Junior doctors across Sussex have joined picket lines for the second time – in protest over pay and conditions.
Hundreds of operations have been postponed and rescheduled in response to the 24-hour strike which started at 8am this morning (January 10).
The medics, many holding banners with the message ‘not safe, not fair’, are proposing to provide emergency care only during the walk out.
Talks between the BMA and the government broke down following a 24-hour strike on January 12. On February 1, the BMA announced its intention to strike on February 10, as planned, but changed the level of service it is asking junior doctors to withdraw from a full walk out.
Western Sussex Hospitals NHS Foundation Trust, which runs St Richard’s in Chichester and Worthing Hospital, said today’s action will be affecting more than 500 patients.

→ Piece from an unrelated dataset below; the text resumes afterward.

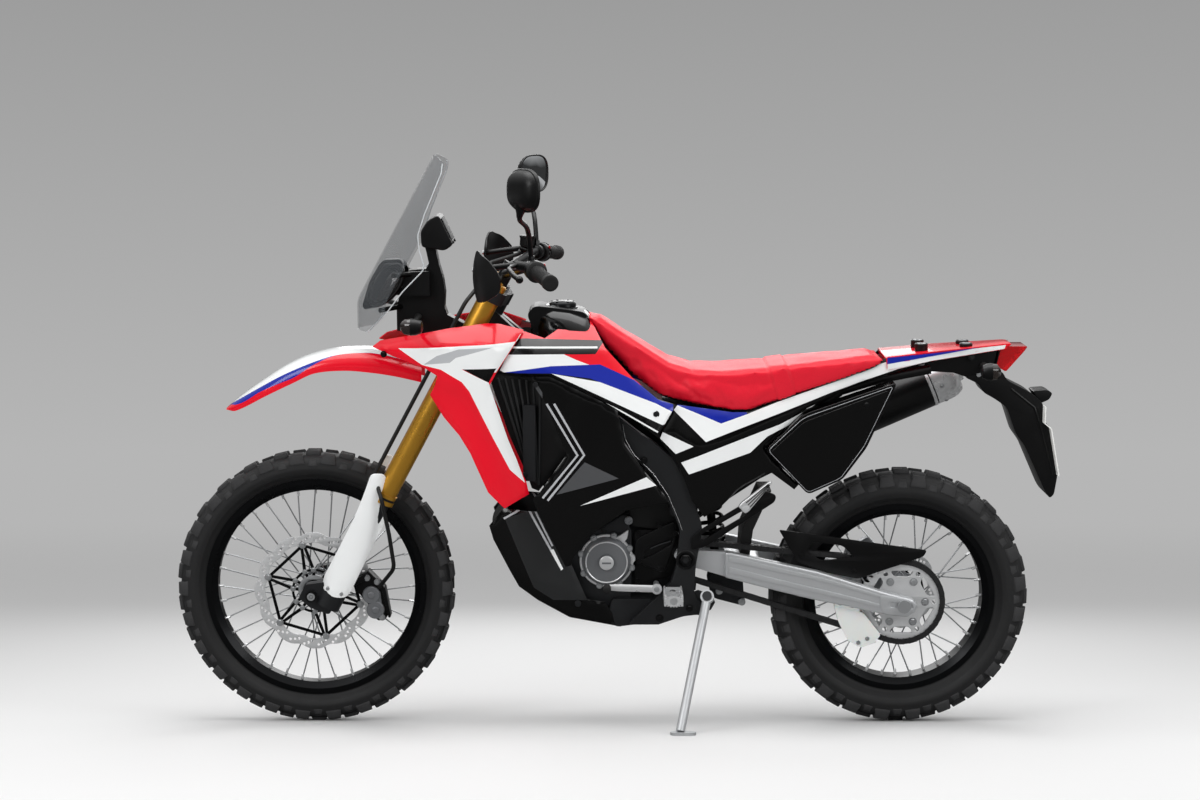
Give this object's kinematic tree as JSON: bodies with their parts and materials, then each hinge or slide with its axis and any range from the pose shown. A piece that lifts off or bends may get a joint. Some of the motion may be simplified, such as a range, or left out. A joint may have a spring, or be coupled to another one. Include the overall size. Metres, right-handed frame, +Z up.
{
  "type": "dual sport motorcycle",
  "caption": "Dual sport motorcycle with fork steering, spoked wheels that turn and a folding side stand, shown leaning as it parks",
  "frame": {"origin": "centre of the bounding box at ground level", "axes": "+X forward, +Y to the rider's left, +Z up; the machine leans 10 degrees to its left on the side stand"},
  "size_m": [2.1844, 0.8633, 1.4517],
  "materials": {
    "belly_pan": "moulded",
    "brake_hose": "smooth",
    "chain": "oiled roller chain",
    "chain_guard": "moulded",
    "chain_guide": "milky nylon",
    "controls": "satin black",
    "engine": "cast, painted",
    "engine_covers": "cast, satin grey",
    "exhaust_pipe": "stainless steel",
    "fairing_stay": "satin black",
    "foot_controls": "forged",
    "footpegs": "serrated steel",
    "fork_clamps": "cast, satin",
    "fork_guards": "moulded",
    "fork_sliders": "machined foot and polished stem",
    "fork_tubes": "gold anodised",
    "frame": "matt dark grey",
    "front_axle": "turned",
    "front_caliper": "cast",
    "front_disc": "ground stainless steel",
    "front_fender": "moulded",
    "front_hub_spokes": "cast hub with zinc plated spokes",
    "front_rim": "black anodised",
    "front_sprocket": "machined",
    "front_tyre": "block tread rubber",
    "fuel_tank": "moulded",
    "grips": "ribbed",
    "hand_guards": "moulded",
    "handlebar": "satin black",
    "headlight": "clear lens in a dark bezel",
    "inner_mudguard": "flap",
    "instrument": "moulded",
    "mirrors": "moulded shells on steel stems",
    "muffler": "satin black",
    "number_plate": "blank white sheet",
    "rack_bosses": "turned, threaded M8",
    "radiator": "black finned core",
    "rear_axle": "turned",
    "rear_caliper": "cast",
    "rear_disc": "ground stainless steel",
    "rear_fender": "moulded",
    "rear_hub_spokes": "cast hub with zinc plated spokes",
    "rear_rim": "black anodised",
    "rear_shock": "spring over a damper",
    "rear_sprocket": "machined",
    "rear_tyre": "block tread rubber",
    "seat": "red grained vinyl",
    "shrouds": "moulded, blue and white stripes",
    "side_box": "moulded",
    "side_covers": "moulded, red, blue and white stripes",
    "side_fairings": "moulded, silver lines",
    "side_stand": "satin black",
    "subframe": "satin black",
    "swingarm": "brushed",
    "tail_cover": "moulded",
    "tail_light": "red lens",
    "tank_covers": "moulded, red and white stripes",
    "turn_signals": "smoked lenses on rubber stalks",
    "windscreen": "clear polycarbonate"
  },
  "bodies": {
    "chassis": {"belly_pan": "belly_pan", "chain": "chain", "chain_guard": "chain_guard", "chain_guide": "chain_guide", "engine": "engine", "engine_covers": "engine_covers", "exhaust_pipe": "exhaust_pipe", "fairing_stay": "fairing_stay", "foot_controls": "foot_controls", "footpegs": "footpegs", "frame": "frame", "front_sprocket": "front_sprocket", "fuel_tank": "fuel_tank", "headlight": "headlight", "inner_mudguard": "inner_mudguard", "instrument": "instrument", "muffler": "muffler", "number_plate": "number_plate", "rack_bosses": "rack_bosses", "radiator": "radiator", "rear_axle": "rear_axle", "rear_caliper": "rear_caliper", "rear_fender": "rear_fender", "rear_shock": "rear_shock", "seat": "seat", "shrouds": "shrouds", "side_box": "side_box", "side_covers": "side_covers", "side_fairings": "side_fairings", "subframe": "subframe", "swingarm": "swingarm", "tail_cover": "tail_cover", "tail_light": "tail_light", "tank_covers": "tank_covers", "turn_signals": "turn_signals", "windscreen": "windscreen"},
    "steering": {"fork_tubes": "fork_tubes", "fork_sliders": "fork_sliders", "fork_guards": "fork_guards", "fork_clamps": "fork_clamps", "handlebar": "handlebar", "grips": "grips", "controls": "controls", "mirrors": "mirrors", "hand_guards": "hand_guards", "front_fender": "front_fender", "front_caliper": "front_caliper", "front_axle": "front_axle", "brake_hose": "brake_hose"},
    "front_wheel": {"front_tyre": "front_tyre", "front_rim": "front_rim", "front_hub_spokes": "front_hub_spokes", "front_disc": "front_disc"},
    "rear_wheel": {"rear_tyre": "rear_tyre", "rear_rim": "rear_rim", "rear_hub_spokes": "rear_hub_spokes", "rear_disc": "rear_disc", "rear_sprocket": "rear_sprocket"},
    "side_stand": {"side_stand": "side_stand"}
  },
  "joints": [
    {"name": "steering", "type": "hinge", "parent": "chassis", "child": "steering", "pos_m": [0.68999, -0.16658, 0.31399], "axis": [-0.4726, 0.153, 0.8679], "range_deg": [-40, 40]},
    {"name": "front_wheel_spin", "type": "hinge", "parent": "steering", "child": "front_wheel", "pos_m": [0.74575, -0.16139, 0.34343], "axis": [0, 0.9848, -0.1736], "continuous": true},
    {"name": "rear_wheel_spin", "type": "hinge", "parent": "chassis", "child": "rear_wheel", "pos_m": [-0.70925, -0.16547, 0.32029], "axis": [0, 0.9848, -0.1736], "continuous": true},
    {"name": "side_stand_fold", "type": "hinge", "parent": "chassis", "child": "side_stand", "pos_m": [-0.22525, -0.01271, 0.3228], "axis": [0.1138, 0.9315, 0.3454], "range_deg": [0, 108]}
  ]
}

Dr George Findlay, medical director, said: “The safety of our patients is our number one priority and while we are doing all we can to maintain services it has been necessary to postpone some outpatient appointments, as well as day-case and inpatient operations.”
Trusts have warned A&E departments will also be working under significant pressure as the strike continues.
Brighton and Sussex University Hospitals Trust, which runs the Royal Sussex County Hospital in Brighton and Princess Royal Hospital in Haywards Heath, has asked the public to make sure A&E is free for emergencies – encouraging them to use NHS 111, the Urgent Treatment Centre at Crawley Hospital and Brighton Station Health Centre.
A spokeswoman for Surrey and Sussex Healthcare Trust, which runs East Surrey Hospital said: “Our teams of consultant and speciality doctors will be working and providing care during the strike alongside our nurses, therapists and other teams across the trust.”
East Sussex Healthcare Trust, which runs Eastbourne DGH and Conquest Hospital, has joined other trusts in apologising for any disruption caused to patients.
The Department of Health said GP surgeries will be open as normal.
Following a ballot of more than 37,000 junior doctors in England, more than 99 per cent voted in favour of industrial action, and 98 per cent for full strike action.
Negotiations between the BMA and NHS Employers for new consultants and junior doctors’ contracts began in October 2013.
Doctors are arguing the changes – proposed to improve seven-day NHS services — will result in a pay cut and will be unsafe for patients.
The new contract proposes an 11 per cent rise in basic pay for junior doctors.
However, the number of hours during the week which are classed as ‘unsociable’ and therefore better paid – are being cut. This includes Saturday.
The government also proposes to scrap guaranteed pay increases, linked to time in the job, and replace them with a system where junior doctors progress through different stages in training.
It is believed the BMA put offered a proposal during talks that would have seen doctors’ basic pay rise by half the 11 per cent offered by the government in return for Saturday not be treated as a normal working day. However the offer was rejected.
Health secretary Jeremy Hunt is arguing the BMA is the ‘only reason’ a solution to the dispute has not found, and there is mounting speculation the government might impose the contract.
Dr Johann Malawana, BMA junior doctor committee chair, said: “With thousands of junior doctors attending more than 160 pickets and ‘meet the doctor’ events across England, today’s action is a resounding rejection of the Government’s threat to impose an unfair contract, in which junior doctors have no confidence.
“We deeply regret the disruption caused to patients, but this is a fight for the long-term delivery of high quality patient care, for junior doctors’ working lives and for ability of the NHS to rise to the enormous challenges facing it.”